The contingency plan came to light in a letter the American Council of Life Insurers wrote on behalf of its 373 members to the Office of Management and Budget that was released to National Underwriter.

“The American Council of Life Insurers and its members have significant concerns regarding the U.S. Department of Labor, Employee Benefits Security Administration’s proposed regulation addressing default investment alternatives under participant-directed 401(k) plans,” writes Anne Cammack, ACLI senior vice president, taxes & retirement security, in the letter.

If the final rule “materially follows” the proposed regulation with respect to qualified default investment alternatives, OMB should “return the default investment regulation to EBSA for further consideration of the matters discussed below.”

In addition, Cammack asks OMB officials to meet with ACLI to “discuss our concerns with you and members of your staff at your earliest convenience.”

Besides the DOL, the proposal puts insurers at odds with the mutual fund industry, which supports the rule because its members would likely gain windfall customers if insurance products were barred from competing with such mutual fund products as balanced funds, life-cycle funds and a diversified portfolio of funds managed by an outside advisor–the 3 default options spelled out in the proposed rule.

Responding to the ACLI statement, F. Gregory Ahern, a spokesman for the Investment Company Institute, said the DOL “got it right the first time.”

He added, “It would be wrong to weaken that regulation by adding other products–including money-market funds and other stable-value products–that don’t meet the law’s objectives.

“We’re confident that the Labor Department will recognize the need to adhere to the pension act’s goals, and we stand ready to work with them in any way we can to help bring the regulation to completion,” Ahern said.

Under the proposed regulation, employees who choose to make their own investment choices would have the option to invest in money market funds, higher-yielding stock and bond funds or the stable funds offered by a number of insurance companies.

But the default option–that is, for those plan participants who allow the employer to choose–would provide the 3 choices listed above.

Annuities and the stable value funds underwritten by insurers would no longer be a default option.
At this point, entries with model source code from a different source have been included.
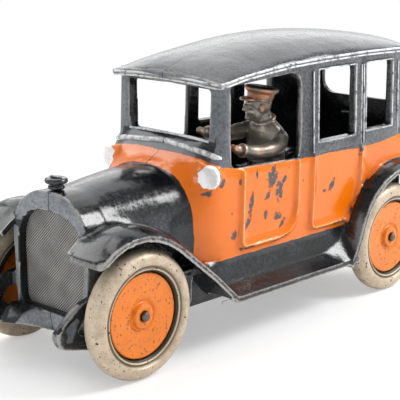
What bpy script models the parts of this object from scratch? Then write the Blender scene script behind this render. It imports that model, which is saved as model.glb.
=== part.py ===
# Cast iron toy taxi, 227 mm long: two body halves, driver, radiator, axles and wheels.
# The front of the toy faces -Y, its left side is +X, and the tyres stand on z = 0.
# Sizes are in millimetres and turned to metres when a mesh is made.
import math

import bmesh
import bpy
from mathutils import Matrix, Vector

MM = 0.001

# Wheels and axles
WHEELBASE = 158.2
WHEEL_RADIUS = 25.0
WHEEL_CENTRE_X = 33.9
TYRE_WIDTH = 9.4
TREAD_FLAT = 2.6
DISC_RADIUS = 16.7
DISC_THICKNESS = 3.0
HUB_RADIUS = 5.0
HUB_RISE = 0.7
AXLE_RADIUS = 1.6
AXLE_HEAD_RADIUS = 2.5
AXLE_HEAD_LENGTH = 1.3
RUNNING_GAP = 0.3
PRESS_GAP = 0.3
WHEEL_SEGMENTS = 24
ARCH_STEPS = 9
FLOOR_CUT = 10.0

# Casting
SEAM_GAP = 0.3
WALL = 2.8
FENDER_THICKNESS = 2.3

# Radiator shell and hood, measured from the front axle and the floor
SHELL_FRONT = -14.3
SHELL_DEPTH = 11.0
SHELL_HALF_WIDTH = 22.2
SHELL_FOOT_HALF_WIDTH = 20.4
SHELL_TOP = 68.9
SHELL_BOTTOM = 19.8
SHELL_STEP = 1.2
OPENING_HALF_WIDTH = 18.9
OPENING_TOP = 60.9
OPENING_BOTTOM = 21.4
# height where the arch starts to curve in, and how square its shoulders are (2 is an ellipse)
SHELL_SPRING = 50.0
SHELL_POWER = 2.1
RIM_DEPTH = 4.2
CORE_THICKNESS = 1.4
CORE_GAP = 0.3
HOOD_END = 36.8
HOOD_END_HALF_WIDTH = 26.8
HOOD_END_TOP = 71.8
HOOD_FOOT = 17.5

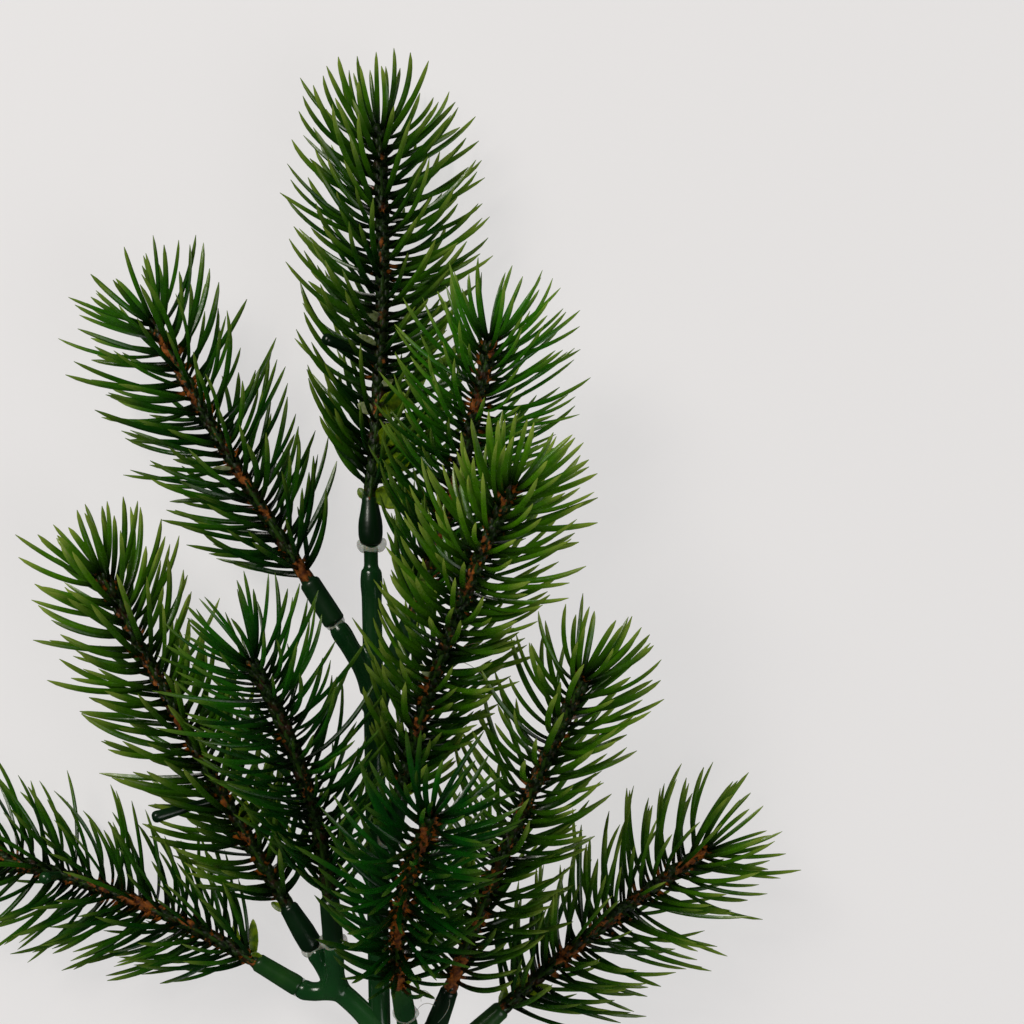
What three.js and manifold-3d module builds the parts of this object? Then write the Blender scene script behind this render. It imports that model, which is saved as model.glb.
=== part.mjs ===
// A moulded plastic spruce branch, lying on a flat surface: a round stem with two forked side arms,
// ten needled sprigs whose sleeves are pushed onto the stem's pegs, and a bead of clear glue at each joint.
// Millimetres. The stem lies along +Y with its cut end at the low end, +X is to the right, and +Z is up.

import * as THREE from "three";
import { mergeVertices } from "three/addons/utils/BufferGeometryUtils.js";
import Module from "manifold-3d";

const wasm = await Module();
wasm.setup();

// The stem and its side arms
const STEM_HEIGHT = 16; // stem axis above the surface
const STEM_TOP = 185; // shoulder that the leading peg stands on, from the cut end
const STEM_RADIUS_LOW = 2.6;
const STEM_RADIUS_HIGH = 2.2;
const SHOULDER_SWELL = 0.25; // how much the stem widens below its shoulder
const SHOULDER_HEIGHT = 5;
const ARM_RADIUS = 2.1;
const TRUNK_RADIUS = 2.3; // an arm before its fork
const ARM_BEND = [0.4, 0.55]; // where an arm bends outwards, as shares of its reach sideways and forwards
const KNUCKLE_RADIUS = 2.9; // swelling where an arm forks
const FIT_GAP = 0.3; // clearance left between pieces that touch

// Pegs, sleeves and glue
const PEG_RADIUS = 1.6;
const PEG_DEPTH = 6.5; // how far a peg reaches into its sleeve
const PEG_NECK = 2.8; // bare peg between the arm and the sleeve, where the glue sits
const SLEEVE_RADIUS = 2.6;
const SLEEVE_BORE = PEG_RADIUS + FIT_GAP;
const SLEEVE_BORE_DEPTH = 7.5;
const SLEEVE_LENGTH = 11;
const SLEEVE_CROWN = 1; // height of its sloping upper end
const GLUE_RADIUS = 3.2;
const GLUE_THICKNESS = 2;
const GLUE_MOUTH = 0.5; // how much narrower the bead is against the sleeve

// The needled twig of a sprig
const TWIG_RADIUS_FOOT = 1.35;
const TWIG_RADIUS_TIP = 1;
const TWIG_END_CAP = 0.02; // share of the twig in its pointed end
const NEEDLED_SPAN = [0.03, 0.98]; // share of the twig that carries needles
const NEEDLE_LENGTH = 25; // at the middle of a sprig
const END_LENGTH = 0.72; // share of that length where a sprig is narrowest
const NEEDLE_RADIUS = 0.62; // where a bent needle turns
const NEEDLE_TURN = 0.5; // share of the length to that place
const BENT_ROOT_RADIUS = 0.3;
const STRAIGHT_ROOT_RADIUS = 0.45;
const NEEDLE_SPREAD = 54; // degrees between a needle and its twig, where the sprig is fullest
const FULLNESS = [0.2, 0.7]; // part of a half wave that the spread follows, from the sprig's foot to its end
const NEEDLE_SWEEP = 17; // degrees that it leaves wider at its root and closes at its tip
const ROW_SPACING = 11;
const SIDE_RANKS = [-90, 90]; // bent needles, in degrees round the twig from straight up
const SIDE_STAGGER = [0.2, 0.6]; // share of a row that each rank stands above the row's start
const OTHER_RANKS = [-150, -30, 30, 150]; // straight needles
const OTHER_STAGGER = [0.9, 0.45, 0.9, 0.45];
const CROWN_NEEDLES = 4; // needles at the twig's end
const CROWN_PLACE = 0.985; // share of the twig where they stand
const CROWN_SPREAD = 17;
const CROWN_LENGTH = 0.78; // share of the longest needle
const UNEVEN_PLACE = 0.14; // unevenness of the needles: in rows, degrees, degrees and share of the length
const UNEVEN_RANK = 3;
const UNEVEN_SPREAD = 5;
const UNEVEN_LENGTH = 0.06;
const STUB_RADIUS = 1.25; // moulding stubs with round ends
const STUB_LEAN = 15; // degrees that a stub leans towards the sprig's tip
const SHORTER = [1, 0.82, 0.64, 0.46]; // lengths tried for a needle whose neighbour is in the way

// Facets of round pieces
const STEM_SIDES = 8;
const LIMB_SIDES = 6;
const SLEEVE_SIDES = 7;
const TWIG_SIDES = 6;
const NEEDLE_SIDES = 3;

const UP = new THREE.Vector3(0, 0, 1);
const FLOOR = -STEM_HEIGHT;

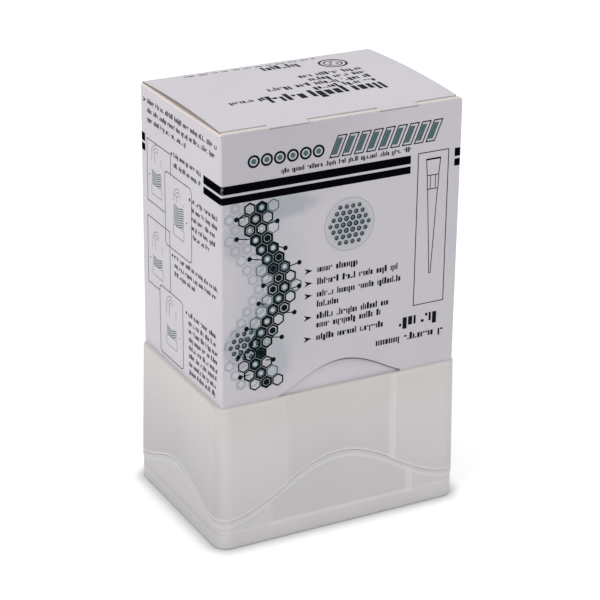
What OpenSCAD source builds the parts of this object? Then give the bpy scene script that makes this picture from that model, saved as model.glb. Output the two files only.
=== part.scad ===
// Starter pack of pipette tips in the 96-place, 9 mm format.
// A translucent rack box with a telescoping lid stands on the floor. On the lid stands a paperboard
// sleeve, which hides a board tray with a stack of refill plates, each full of nested tips.
// Millimetres, +Z up, the front faces -Y, the origin is the middle of the box's footprint.

/* [Tip grid] */
// Tips along the front
tip_cols = 12; // [10:1:12]
// Tips from front to back
tip_rows = 8; // [6:1:8]
// Spacing from tip to tip
pitch = 9; // [8.8:0.1:9.1]

/* [Tip] */
// Whole length of a tip
tip_len = 58; // [56:0.5:59]
// Length of the wide collar that stays above the plate
collar_len = 14; // [12.5:0.5:14.5]
// Outside diameter of the collar
collar_d = 7; // [6.8:0.1:7.2]
// Outside diameter of the cone just under the collar
cone_d = 5.5; // [5.2:0.1:5.6]
// Outside diameter at the point
point_d = 1.1; // [1:0.1:1.3]
// Wall of the tip
tip_wall = 0.55; // [0.5:0.05:0.6]

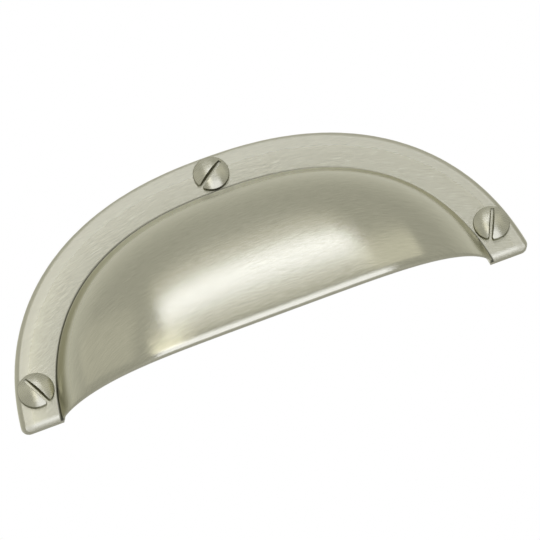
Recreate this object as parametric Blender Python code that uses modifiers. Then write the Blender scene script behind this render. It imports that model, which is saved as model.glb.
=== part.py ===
"""Cabinet cup pull, cast in one piece with three dummy screw heads on its plate.

Metres, +Z up. X runs along the pull, its front faces -Y and its back lies in the
plane y = 0. The origin is on the back, straight behind the top dummy head. The
shapes below are drawn from the middle of the line between the feet, as x, depth
in front of the back, and z.
"""

import math

import bmesh
import bpy
from mathutils import Matrix, Vector

# Fixing: two machine screws from inside the drawer, at a standard distance
screw_spacing = 0.064

# Hood: the finger cup that bulges from the plate, open below and behind
hood_overhang = 0.0101
hood_width = screw_spacing + 2 * hood_overhang
hood_height = 0.0307
hood_depth = 0.0155
hood_wall = 0.0015
side_wall = 0.0005
hood_drop = 0.0089
hood_power = 2.39
rim_power = 4.8
rim_flare = 1.3
side_power = 1.9
cove_radius = 0.00035
lip_height = 0.0015
lip_inset = 0.0005
lip_share = 0.1
hollow_edge = 0.0002
hollow_flare = 0.5

# Plate: a half oval that lies on the cabinet's face, with a foot at each end
foot_width = 0.00767
plate_width = hood_width + 2 * foot_width
crown_band = 0.0078
plate_height = hood_height + crown_band
plate_thickness = 0.0021
plate_drop = 0.007
plate_power = 2.3
plate_edge_radius = 0.001
foot_corner_radius = 0.0015
foot_edge_height = 0.0012
foot_edge_depth = 0.0005

# Dummy heads: domed and slotted, leaning so that their lower sides stand proud
head_diameter = 0.0068
head_edge = 0.00045
head_dome = 0.0008
head_lean = math.radians(5)
slot_width = 0.0004
slot_draft = math.radians(13)
slot_mouth_radius = 0.0005
slot_end_gap = 0.0005
slot_floor = 0.00004
head_share = 0.51
foot_head_height = 0.0068
top_head_height = hood_height + head_share * crown_band
foot_slot_lean = math.radians(26)
top_slot_lean = math.radians(55)

# Bosses: inside the cup, one for each machine screw
boss_height = 0.0085
boss_diameter = 0.007
boss_draft = math.radians(1.5)
boss_setback = 0.0003
boss_hole = 0.0033
boss_hole_depth = 0.0072
drill_point = math.radians(30)

# Mesh fineness
arch_steps = 80
arch_easing = 0.7
outline_steps = 600
side_steps = 14
hollow_steps = 9
edge_steps = 3
rim_edge_steps = 3
turn_steps = 32
dome_steps = 5

# Overlap that lets joined and cutting solids pass clean through each other
overrun = 0.001
bite = 0.0005
merge_distance = 1e-7


class Arch:
    """The top of an upright superellipse, cut off by the line between the feet."""

    def __init__(self, width, height, drop, power):
        self.rise = height + drop
        self.drop = drop
        self.power = power
        self.reach = width / 2 / self.share(0)

    def share(self, z):
        """How wide it is at height z, as a share of its widest."""
        return (1 - ((z + self.drop) / self.rise) ** self.power) ** (1 / self.power)

    def half_width(self, z):
        return self.reach * self.share(z)

    def points(self, lowest):
        """Points in x and z from its right to its left, down to z = lowest."""
        start = math.asin(((lowest + self.drop) / self.rise) ** (self.power / 2))
        found = []
        for share in steps(outline_steps):
            turn = start + (math.pi - 2 * start) * share
            across = abs(math.cos(turn)) ** (2 / self.power)
            up = math.sin(turn) ** (2 / self.power)
            x = math.copysign(self.reach * across, math.cos(turn))
            found.append((x, self.rise * up - self.drop))
        return found

    def outward(self, x, z):
        """Direction in x and z that points straight out of it."""
        across = abs(x / self.reach) ** (self.power - 1) / self.reach
        up = ((z + self.drop) / self.rise) ** (self.power - 1) / self.rise
        size = math.hypot(across, up)
        return math.copysign(across / size, x), up / size


def plate_arch():
    return Arch(plate_width, plate_height, plate_drop, plate_power)


def hood_arch(part):
    """Where the hood meets the plate's face, or a line a part of the way into its wall."""
    width = hood_width - 2 * part * side_wall
    return Arch(width, hood_height - part * hood_wall, hood_drop, hood_power)


def steps(count):
    return [index / count for index in range(count + 1)]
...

Several insurance companies wrote comment letters to the DOL objecting to the elimination of stable funds as default investments.

The insurance industry, with the help of a letter from 14 members of Congress last December, has already persuaded the agency to delay a final rule, which, under last year’s Pension Protection Act, was supposed to have been finalized in February.

The DOL said last week that it is unclear when a final rule will be published, and there is some belief a final rule may not be published for another month or more while the DOL considers its options–and the potential political fallout.

OMB is the gate keeper for the administration and must approve all regulations imposed by federal departments and agencies. Among the criteria OMB uses in approving a new regulation is whether the regulation’s costs are greater than its benefits.

The ACLI says OMB should reject the DOL default provisions if they are in a final rule because the regulatory analysis underlying the default investment regulation is “incomplete” and the cost/benefit analysis on which the agency based its regulatory approach is “flawed.”

Specifically, the ACLI says in its letter, “We believe that the EBSA has substantially overstated the benefits of its regulation and failed to consider several significant costs in the form of disruption to financial markets, the retirements subject to the regulation, and the American workers that participate in those plans.

“In addition, EBSA’s analysis of possible alternatives to the regulation was insufficient and incomplete,” the ACLI says.